Mackenna Parker, Grace Shirley, Anna Leschyshyn – daughter of former NHLer and Stars assistant coach Curtis Leschyshyn – Joella Fiala, and Abby Shirley each bring at least a year of SMFAAAHL experience to the table, many of them two years, and each have over 30 points for Saskatoon this season.

Those five players combined for 10 goals in the two games versus the Sharks: three of the team’s five on Saturday, and seven of the team’s 11 on Sunday.

“They’ve got so much talent on their forward lines,” Berggen said. “Their speed is incredible.

“They’re just an all-around good team.”

Parker, along with defenceman Willow Slobodzian, both from the small town of Clavet, Sask., were on the Canadian national women’s U-18 team that won silver at the world championships last month in the Czech Republic.

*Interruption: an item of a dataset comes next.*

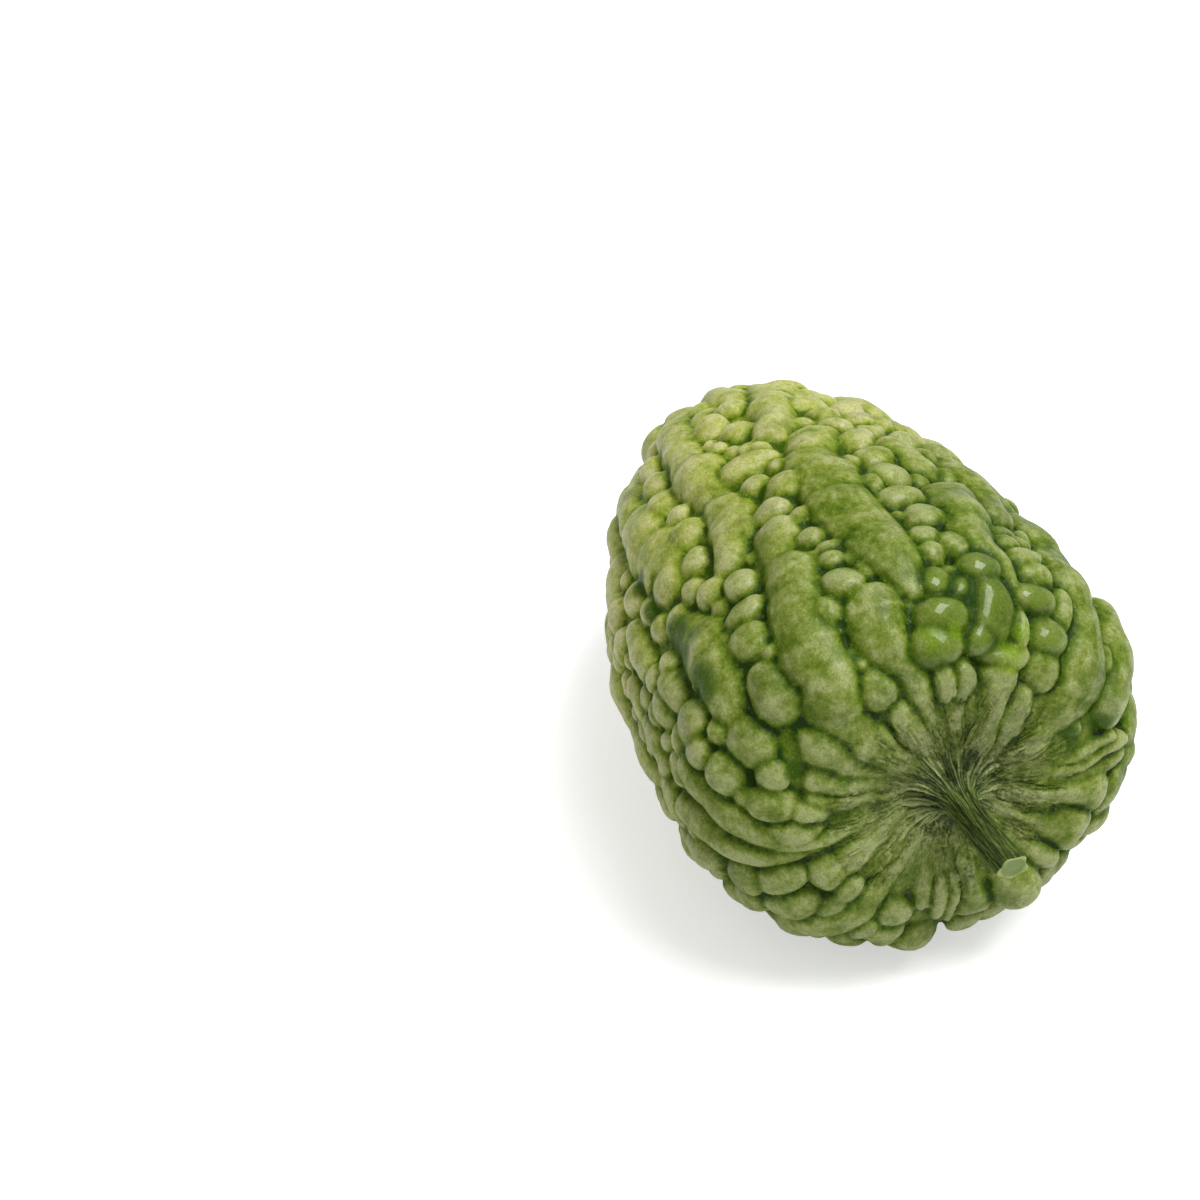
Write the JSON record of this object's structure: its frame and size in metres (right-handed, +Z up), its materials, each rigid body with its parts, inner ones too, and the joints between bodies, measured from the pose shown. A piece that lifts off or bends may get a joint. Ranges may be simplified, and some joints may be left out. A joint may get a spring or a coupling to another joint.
{
  "type": "bitter melon",
  "caption": "Whole bitter melon lying on its side: a blunt, ridged and warty green fruit, tapering to the blossom end, with a short cut stem.",
  "frame": {"origin": "middle of the bounding box in X and Y, on the surface that the fruit lies on", "axes": "+Z up; the stem end faces +X and the blossom end -X, with the fruit's axis 3 degrees up towards the stem"},
  "size_m": [0.1674, 0.0958, 0.0935],
  "materials": {
    "skin": "waxy warty skin, satin, mid green in the creases and pale green on the ridges",
    "stem": "dull fibrous green stalk with a pale cut end"
  },
  "bodies": {
    "root": {"fruit": "skin", "stem": "stem"}
  },
  "joints": []
}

For the Sharks, the playoffs are just around the corner, with only two games remaining in the regular season.

They are locked in at the seventh spot and will play either the Prince Albert Northern Bears, the Melville Prairie Fire or the Regina Rebels. Battlefords has gone a combined 0-12 against those three teams this season.

“It’s going to be tough,” We’re probably going to end up playing [Prince Albert] and they’ve kind of had our number but we’re up for the challenge. We need to be physical against them and we need to try to take time and space away from them. Big thing with playing against them is our penalty kill. Our penalty kill has to be way better. They score a lot of power play goals.”

The Sharks final regular season games are next weekend in Swift Current against the Wildcats.

Battlefords has taken one game from them this season, a 4-1 score on Nov. 27.